In his excellent cultural history of sf, simply called Science Fiction (2005) Roger Luckhurst comments at one point on C.P. Snow’s The New Men (1954). This is a novel in which a dying nuclear physicist envisions a sad, decadent future for post-WWII Britain. Two things can happen, according to this Englishman: “the best is that we can fade out and become a slightly superior Spain, the worst is that we can get wiped out like a mob of Zulus” (156; 120 in Luckhurst). Puzzlingly, Luckhurst needs to further elaborate by noting that for this character “the English will become the equivalent of the barely modern peasantry of the Spanish, or the plucky zulus” (121), the second option being clearly far more heroic. I’m left wondering which Englishman thinks that Spain is a ‘barely modern’ peasant country: Snow or Luckhurst?

This hurts. Being called backward is never gratifying and the immediate temptation is to lash out. I’ll end up doing it, but let me try at least to do it moderately.

Yes, Spain was once an immense Empire, ‘where the sun never set,’ whereas we’re just now a corner of South-western Europe and one of the letters in the infamous financial acronym PIGS (Portugal, Ireland, Greece and Spain). Foreigners interested in our culture are usually fascinated by the sense of decadence that pervades our history but I feel that we are not, on the whole; except for a very few recalcitrant Franco supporters I doubt many think of the faded glories of Empire. Good riddance to all that, actually. Mostly, we see ourselves as post-Franco survivors who’ve made a huge effort to leave that ‘barely modern peasantry’ behind to become (second-rate) Europeans. We were indeed a (hungry, post-Civil War) bunch of peasants, barely modern at all, in the 1950s when Snow wrote his novel but not now in the 21st century. Our sad record in the current economic crisis shows the struggle is far from over as we have carried over to post-modernity from that decadent past a tendency to overstretch our resources and think too highly of our possibilities. But, then, this seems to be the fate of all post-imperial nations. Even of the USA, now well on their way to becoming one.

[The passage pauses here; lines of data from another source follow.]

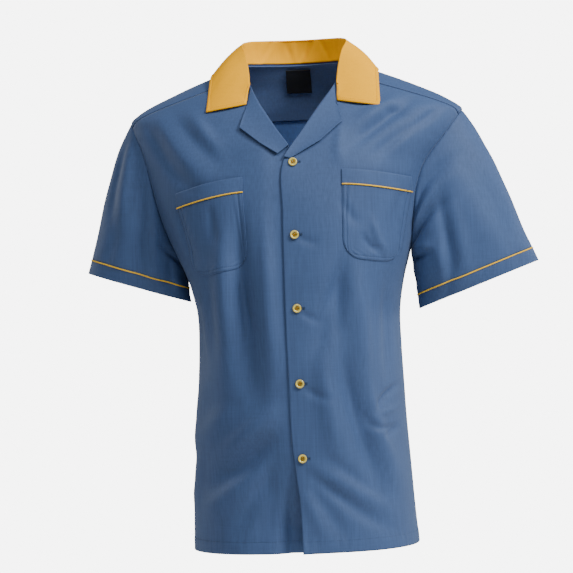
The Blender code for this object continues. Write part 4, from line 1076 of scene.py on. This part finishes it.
def pocketStitches(side, inset):
    # down one side, round the foot and up the other, inside the pocket's own outline
    a, b = inset / 0.100, inset / 0.125
    down = np.linspace(0.01, 1 - b, 60)
    over = np.linspace(a, 1 - a, 60)[1:-1]
    u = np.concatenate([np.full(60, a), over, np.full(60, 1 - a)])
    v = np.concatenate([down, np.full(58, 1 - b), down[::-1]])
    x, z = pocketPlan(side, u, v)
    sag = 0.0034 * np.sin(np.pi * u) * np.clip(1 - v / 0.5, 0, 1) ** 2
    return stitchRow(*onFront(x, z, pocket["lift"] - 0.0002 + sag))


def hemStitches():
    level = torsoRows[0, 0] + 0.0185
    rows = []
    for side in (1, -1):
        start = float(angleAt(smoothColumns(edgeRows[side], level)[0], level))
        angle = np.linspace(start, side * np.pi / 2, 160)
        rows.append(stitchRow(*frontPoint(side, angle, np.full(160, level), lift=0.0002)))
    angle = np.linspace(np.pi / 2, 1.5 * np.pi, 320)
    rows.append(stitchRow(*frontPoint(1, angle, np.full(320, level), lift=0.0002)))
    return rows


def yokeStitches():
    # on the yoke, two millimetres above its back seam and its shoulder seams
    edge = walked(yokeGrid, 0)[-1:] - walked(yokeGrid, 0)
    columns = np.arange(yokeGrid.shape[1])
    row = np.array([np.interp(0.0022, edge[::-1, j], np.arange(yokeGrid.shape[0])[::-1]) for j in columns])
    n = outward(yokeAngle, yokeZ)
    return stitchRow(gridRead(yokeGrid, row, columns.astype(float)), gridRead(n, row, columns.astype(float)))


def buttonholeStitches(centre, reach):
    # two close rows of short stitches across the line, with a bar at the outer end
    rows = []
    for z in (-0.0011, 0.0011):
        x = np.linspace(centre[0] + 0.0005, centre[0] + reach, 40)
        rows.append(stitchRow(*frontPoint(1, angleAt(x, centre[2] + z), np.full(40, centre[2] + z), lift=0.0003),
                              pitch=0.00055, long=0.0018, radius=0.00022, spin=math.pi / 2))
    x = centre[0] + reach + 0.0006
    z = centre[2] + np.linspace(-0.0020, 0.0020, 9)
    rows.append(stitchRow(*frontPoint(1, angleAt(np.full(9, x), z), z, lift=0.0004),
                          pitch=0.00055, long=0.0016, radius=0.00022, spin=math.pi / 2))
    return rows


stitchPiece("collarStitches", [collarStitches()], threadGold)
stitchPiece("pocketStitchesLeft", [pocketStitches(1, 0.0016), pocketStitches(1, 0.0070)], threadBlue)
stitchPiece("pocketStitchesRight", [pocketStitches(-1, 0.0016), pocketStitches(-1, 0.0070)], threadBlue)
stitchPiece("hemStitches", hemStitches(), threadBlue)
stitchPiece("yokeStitches", [yokeStitches()], threadBlue)
holeRows, buttonRows = [], []
for centre, across, upward, face, holes in buttonPlaces:
    holeRows += buttonholeStitches(centre, 0.0105)
    for a, b in ((0, 1), (2, 3)):
        line = np.linspace(holes[a], holes[b], 5) + face * 0.0006
        buttonRows.append(stitchRow(line, np.tile(face, (5, 1)), pitch=0.01, long=0.0034, radius=0.0004))
        buttonRows.append(stitchRow(line + across * 0.0004, np.tile(face, (5, 1)), pitch=0.01, long=0.0034,
                                    radius=0.00036))
stitchPiece("buttonholeStitches", holeRows, threadBlue)
stitchPiece("buttonThreads", buttonRows, threadGold)
print("stitches made")

# floor, light and camera
view = {"distance": 4.0, "azimuth": 4.0, "roll": 2.1, "aim": (-0.0255, 0.0, -0.3456), "lens": 162.1}
azimuth, roll = math.radians(view["azimuth"]), math.radians(view["roll"])
aim = Vector(view["aim"])
eye = aim + view["distance"] * Vector((math.sin(azimuth), -math.cos(azimuth), 0))
ahead = (aim - eye).normalized()
right = ahead.cross(Vector((0, 0, 1))).normalized()
up = right.cross(ahead)
right, up = (right * math.cos(roll) - up * math.sin(roll), right * math.sin(roll) + up * math.cos(roll))
cameraData = bpy.data.cameras.new("camera")
cameraData.lens, cameraData.sensor_width = view["lens"], 36
camera = bpy.data.objects.new("camera", cameraData)
turn = Matrix((right, up, -ahead)).transposed().to_4x4()
turn.translation = eye
camera.matrix_world = turn
bpy.context.scene.collection.objects.link(camera)
bpy.context.scene.camera = camera


def plane(name, size, place, colour):
    mesh = bpy.data.meshes.new(name)
    h = size / 2
    mesh.from_pydata([(-h, -h, place), (h, -h, place), (h, h, place), (-h, h, place)], [], [(0, 1, 2, 3)])
    ob = bpy.data.objects.new(name, mesh)
    m = bpy.data.materials.new(name)
    m.use_nodes = True
    m.node_tree.nodes["Principled BSDF"].inputs["Base Color"].default_value = (*colour, 1)
    m.node_tree.nodes["Principled BSDF"].inputs["Roughness"].default_value = 0.9
    mesh.materials.append(m)
    bpy.context.scene.collection.objects.link(ob)
    return ob


def areaLight(name, place, size, power, towards=(0, 0, -0.35), colour=(1, 1, 1)):
    data = bpy.data.lights.new(name, "AREA")
    data.energy, data.size, data.color = power, size, colour
    ob = bpy.data.objects.new(name, data)
    ob.location = place
    ob.rotation_euler = (Vector(towards) - Vector(place)).to_track_quat("-Z", "Y").to_euler()
    bpy.context.scene.collection.objects.link(ob)


plane("floor", 4.0, -1.05, (0.92, 0.92, 0.92))
areaLight("key", (2.05, -1.35, 1.60), 0.9, 104)
areaLight("top", (0.2, -1.7, 2.1), 1.0, 36, (0, 0, -0.1))
areaLight("fill", (-2.6, -3.0, 0.3), 2.6, 9)
areaLight("rimLeft", (-2.4, 1.0, 0.5), 1.0, 18)
areaLight("rimRight", (2.4, 1.2, 0.3), 1.0, 18)
studio = {"seen": 6.5, "lighting": 0.12}      # the white room as it looks, and as it lights the cloth
world = bpy.data.worlds.new("studio")
bpy.context.scene.world = world
world.use_nodes = True
path = world.node_tree.nodes.new("ShaderNodeLightPath")
level = world.node_tree.nodes.new("ShaderNodeMapRange")
level.inputs["To Min"].default_value, level.inputs["To Max"].default_value = studio["lighting"], studio["seen"]
world.node_tree.links.new(path.outputs["Is Camera Ray"], level.inputs["Value"])
world.node_tree.links.new(level.outputs["Result"], world.node_tree.nodes["Background"].inputs["Strength"])
world.node_tree.nodes["Background"].inputs["Color"].default_value = (1, 1, 1, 1)
print("floor, light and camera made")
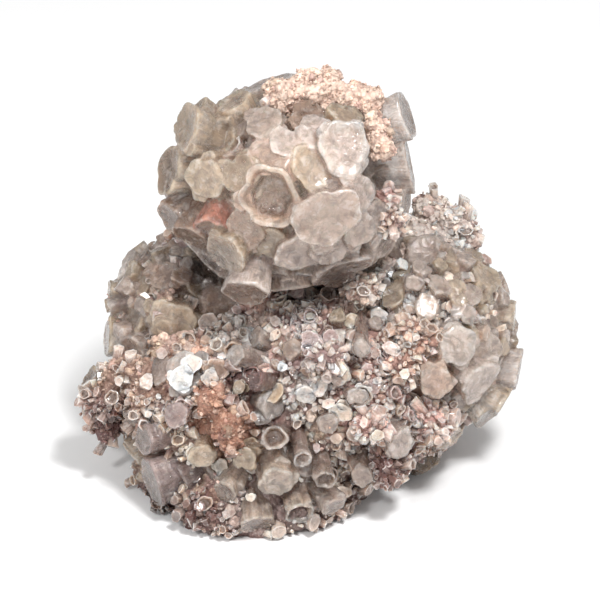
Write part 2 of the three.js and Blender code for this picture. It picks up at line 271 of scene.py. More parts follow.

These last days the TV images of angry bands of Afro-Caribbean British teens smashing up public and private property, and people, in their own urban neighbourhoods surely has shown the world that Britain is not managing all that well its post-imperial condition. To be honest, I’m not sure why rioting is not breaking up all over Spain, given the fantastic rates of unemployment among the young. Yet, it seems to me that Snow’s scientist neglected to imagine a future in which Britain would be ‘slightly’ if not ‘much’ inferior to others. I’m thinking of Germany, not Spain. To be totally bitchy about all this, part of the attraction of British culture for the Spanish is how it mirrors in our own lifetime what must have happened in Spain centuries ago. It’s like a huge living lab to test out how decadence grips a culture struggling to ignore the fading out of its prime.

Now imagine a US novel in which an American nuclear physicist would contemplate the post-imperial fate of his or her nation: “the best is that we can fade out and become a slightly superior Britain, the worst is that we can get wiped out like a mob of Native Americans.” Get it?